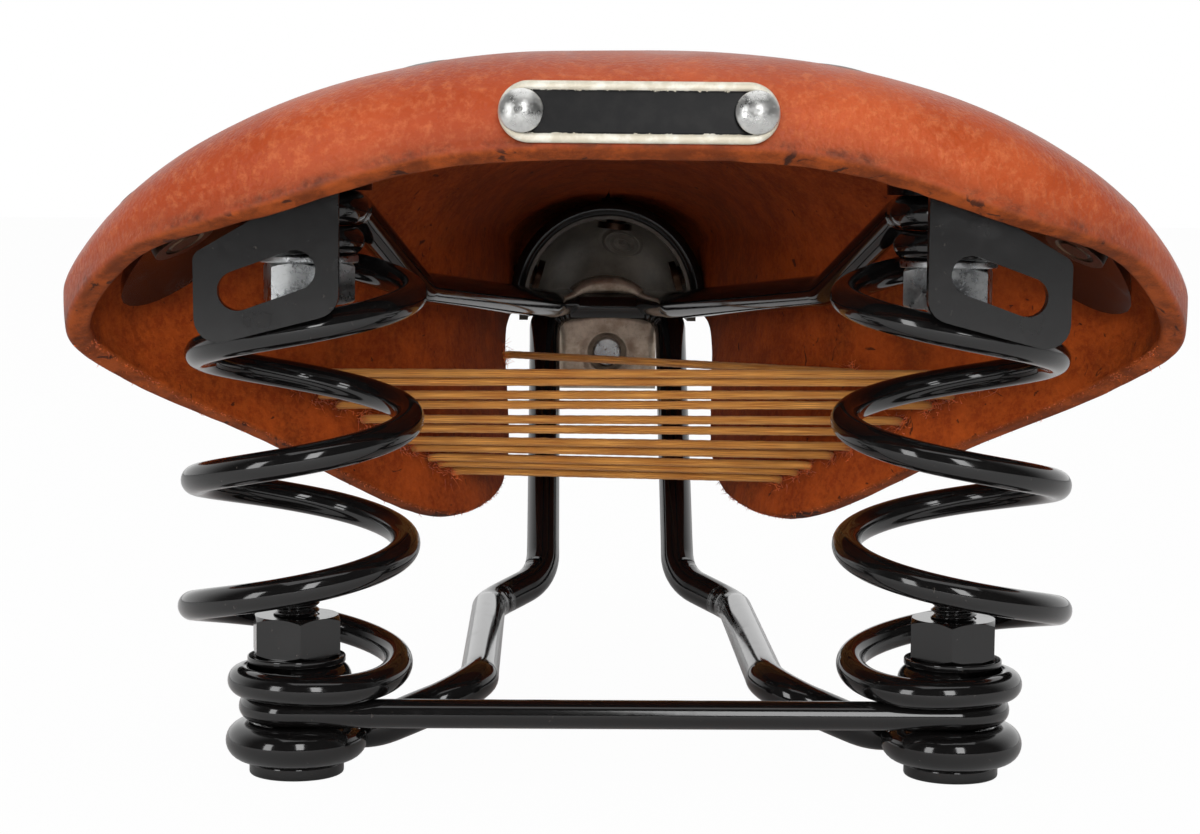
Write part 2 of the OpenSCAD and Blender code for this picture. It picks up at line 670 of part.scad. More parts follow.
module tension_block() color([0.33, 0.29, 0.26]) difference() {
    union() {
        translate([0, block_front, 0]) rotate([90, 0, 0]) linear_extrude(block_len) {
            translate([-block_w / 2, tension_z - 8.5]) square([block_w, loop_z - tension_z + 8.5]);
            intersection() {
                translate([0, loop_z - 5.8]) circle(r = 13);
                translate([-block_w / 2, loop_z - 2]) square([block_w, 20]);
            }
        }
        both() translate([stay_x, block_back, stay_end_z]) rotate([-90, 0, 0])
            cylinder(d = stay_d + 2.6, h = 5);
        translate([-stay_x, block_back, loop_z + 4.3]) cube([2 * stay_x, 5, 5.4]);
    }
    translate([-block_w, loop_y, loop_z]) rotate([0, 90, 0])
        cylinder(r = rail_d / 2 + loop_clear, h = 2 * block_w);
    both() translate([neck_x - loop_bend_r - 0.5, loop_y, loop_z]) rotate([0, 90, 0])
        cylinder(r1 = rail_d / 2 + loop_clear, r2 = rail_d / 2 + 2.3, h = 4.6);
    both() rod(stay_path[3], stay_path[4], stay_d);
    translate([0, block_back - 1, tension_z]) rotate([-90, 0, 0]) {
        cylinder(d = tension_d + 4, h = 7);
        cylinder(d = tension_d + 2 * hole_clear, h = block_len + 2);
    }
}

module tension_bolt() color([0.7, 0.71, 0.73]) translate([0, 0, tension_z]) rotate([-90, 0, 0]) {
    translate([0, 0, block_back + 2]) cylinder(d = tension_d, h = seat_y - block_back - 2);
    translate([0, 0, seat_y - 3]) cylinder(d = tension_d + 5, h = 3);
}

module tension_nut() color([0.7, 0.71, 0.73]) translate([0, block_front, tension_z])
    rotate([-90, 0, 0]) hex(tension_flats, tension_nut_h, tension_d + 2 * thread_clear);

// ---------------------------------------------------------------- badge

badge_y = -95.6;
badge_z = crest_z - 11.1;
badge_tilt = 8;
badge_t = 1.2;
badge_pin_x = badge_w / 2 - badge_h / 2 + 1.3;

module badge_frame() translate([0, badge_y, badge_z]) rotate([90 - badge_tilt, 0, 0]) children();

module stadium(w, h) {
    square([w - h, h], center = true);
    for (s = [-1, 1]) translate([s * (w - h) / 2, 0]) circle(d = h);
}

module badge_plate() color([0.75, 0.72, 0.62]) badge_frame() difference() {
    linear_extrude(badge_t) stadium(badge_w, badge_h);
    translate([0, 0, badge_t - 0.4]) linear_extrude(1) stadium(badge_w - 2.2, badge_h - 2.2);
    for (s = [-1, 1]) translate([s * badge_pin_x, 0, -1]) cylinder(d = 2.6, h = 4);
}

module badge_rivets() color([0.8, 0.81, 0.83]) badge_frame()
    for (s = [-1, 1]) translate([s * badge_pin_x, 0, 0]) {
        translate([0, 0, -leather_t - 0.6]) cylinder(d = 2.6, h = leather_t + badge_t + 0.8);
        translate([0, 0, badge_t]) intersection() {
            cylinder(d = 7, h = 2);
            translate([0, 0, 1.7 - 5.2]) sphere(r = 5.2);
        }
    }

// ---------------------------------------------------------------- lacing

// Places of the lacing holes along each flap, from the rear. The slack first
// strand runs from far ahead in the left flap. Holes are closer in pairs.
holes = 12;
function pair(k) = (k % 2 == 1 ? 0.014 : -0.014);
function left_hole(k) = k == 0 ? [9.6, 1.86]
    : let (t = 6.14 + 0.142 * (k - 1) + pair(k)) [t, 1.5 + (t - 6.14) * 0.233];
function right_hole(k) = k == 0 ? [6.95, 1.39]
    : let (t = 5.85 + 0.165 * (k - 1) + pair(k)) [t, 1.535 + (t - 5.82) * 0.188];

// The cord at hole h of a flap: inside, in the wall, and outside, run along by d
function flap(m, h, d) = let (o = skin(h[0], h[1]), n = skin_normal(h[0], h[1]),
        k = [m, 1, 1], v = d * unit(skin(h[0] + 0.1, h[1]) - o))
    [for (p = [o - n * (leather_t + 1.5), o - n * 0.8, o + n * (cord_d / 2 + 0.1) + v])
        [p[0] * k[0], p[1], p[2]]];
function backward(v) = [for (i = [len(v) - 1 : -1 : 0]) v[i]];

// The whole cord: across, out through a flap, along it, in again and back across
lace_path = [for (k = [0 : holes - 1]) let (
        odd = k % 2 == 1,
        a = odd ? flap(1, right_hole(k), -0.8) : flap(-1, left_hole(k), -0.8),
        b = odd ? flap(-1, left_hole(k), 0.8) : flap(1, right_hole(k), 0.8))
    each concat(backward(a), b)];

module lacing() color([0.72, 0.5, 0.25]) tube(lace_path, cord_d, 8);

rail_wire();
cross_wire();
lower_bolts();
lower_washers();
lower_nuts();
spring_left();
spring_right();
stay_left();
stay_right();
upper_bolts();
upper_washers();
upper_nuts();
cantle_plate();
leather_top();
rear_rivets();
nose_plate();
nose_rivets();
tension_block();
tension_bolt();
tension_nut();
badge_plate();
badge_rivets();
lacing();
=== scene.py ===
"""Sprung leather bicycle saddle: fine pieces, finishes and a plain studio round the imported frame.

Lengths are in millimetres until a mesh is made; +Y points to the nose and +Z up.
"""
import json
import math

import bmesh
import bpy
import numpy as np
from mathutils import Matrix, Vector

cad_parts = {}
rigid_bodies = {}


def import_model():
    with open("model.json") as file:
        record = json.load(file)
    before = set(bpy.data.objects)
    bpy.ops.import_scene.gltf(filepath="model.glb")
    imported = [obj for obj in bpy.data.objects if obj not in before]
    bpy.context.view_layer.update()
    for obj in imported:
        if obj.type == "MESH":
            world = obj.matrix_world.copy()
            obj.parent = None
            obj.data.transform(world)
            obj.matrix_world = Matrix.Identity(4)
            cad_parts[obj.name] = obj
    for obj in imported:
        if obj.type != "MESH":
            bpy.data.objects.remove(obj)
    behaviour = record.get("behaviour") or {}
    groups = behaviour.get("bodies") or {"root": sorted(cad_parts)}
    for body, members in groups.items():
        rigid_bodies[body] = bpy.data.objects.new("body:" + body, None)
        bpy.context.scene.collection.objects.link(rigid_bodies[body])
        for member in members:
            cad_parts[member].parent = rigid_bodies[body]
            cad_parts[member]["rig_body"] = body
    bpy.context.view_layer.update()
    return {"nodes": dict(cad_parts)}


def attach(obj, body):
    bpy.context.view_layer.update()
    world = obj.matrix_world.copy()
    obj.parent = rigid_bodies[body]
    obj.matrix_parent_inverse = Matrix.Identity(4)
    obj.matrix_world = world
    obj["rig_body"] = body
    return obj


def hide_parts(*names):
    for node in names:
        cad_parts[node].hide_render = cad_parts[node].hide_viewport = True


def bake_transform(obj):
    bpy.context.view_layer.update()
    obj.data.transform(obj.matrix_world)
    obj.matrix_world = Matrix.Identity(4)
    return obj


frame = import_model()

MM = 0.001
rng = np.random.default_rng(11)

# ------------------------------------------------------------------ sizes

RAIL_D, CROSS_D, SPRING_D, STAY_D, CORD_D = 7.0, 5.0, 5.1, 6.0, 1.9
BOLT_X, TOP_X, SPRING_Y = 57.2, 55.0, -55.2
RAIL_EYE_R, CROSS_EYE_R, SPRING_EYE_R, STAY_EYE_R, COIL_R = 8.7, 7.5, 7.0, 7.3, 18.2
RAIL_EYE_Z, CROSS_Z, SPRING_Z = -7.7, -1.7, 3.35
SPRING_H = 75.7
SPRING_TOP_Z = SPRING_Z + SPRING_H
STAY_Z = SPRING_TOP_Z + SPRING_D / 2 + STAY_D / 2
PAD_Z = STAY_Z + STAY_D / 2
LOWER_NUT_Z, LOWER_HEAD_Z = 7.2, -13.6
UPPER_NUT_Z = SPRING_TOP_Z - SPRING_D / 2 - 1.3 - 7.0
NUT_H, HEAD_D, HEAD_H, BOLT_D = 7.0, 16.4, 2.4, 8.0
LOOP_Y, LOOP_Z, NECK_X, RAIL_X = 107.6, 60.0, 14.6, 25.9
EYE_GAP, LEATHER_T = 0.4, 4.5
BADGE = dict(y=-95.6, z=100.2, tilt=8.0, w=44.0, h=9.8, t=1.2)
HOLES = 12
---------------
● **WORK TO DO**
Out of the data above, set down the lines from the one with "module lacing() color([0.72, 0.5, 0.25])" to the one with "obj.parent = None", both included, exactly as written and with no additions.

● **WRITTEN SOLUTION**
module lacing() color([0.72, 0.5, 0.25]) tube(lace_path, cord_d, 8);

rail_wire();
cross_wire();
lower_bolts();
lower_washers();
lower_nuts();
spring_left();
spring_right();
stay_left();
stay_right();
upper_bolts();
upper_washers();
upper_nuts();
cantle_plate();
leather_top();
rear_rivets();
nose_plate();
nose_rivets();
tension_block();
tension_bolt();
tension_nut();
badge_plate();
badge_rivets();
lacing();
=== scene.py ===
"""Sprung leather bicycle saddle: fine pieces, finishes and a plain studio round the imported frame.

Lengths are in millimetres until a mesh is made; +Y points to the nose and +Z up.
"""
import json
import math

import bmesh
import bpy
import numpy as np
from mathutils import Matrix, Vector

cad_parts = {}
rigid_bodies = {}


def import_model():
    with open("model.json") as file:
        record = json.load(file)
    before = set(bpy.data.objects)
    bpy.ops.import_scene.gltf(filepath="model.glb")
    imported = [obj for obj in bpy.data.objects if obj not in before]
    bpy.context.view_layer.update()
    for obj in imported:
        if obj.type == "MESH":
            world = obj.matrix_world.copy()
            obj.parent = None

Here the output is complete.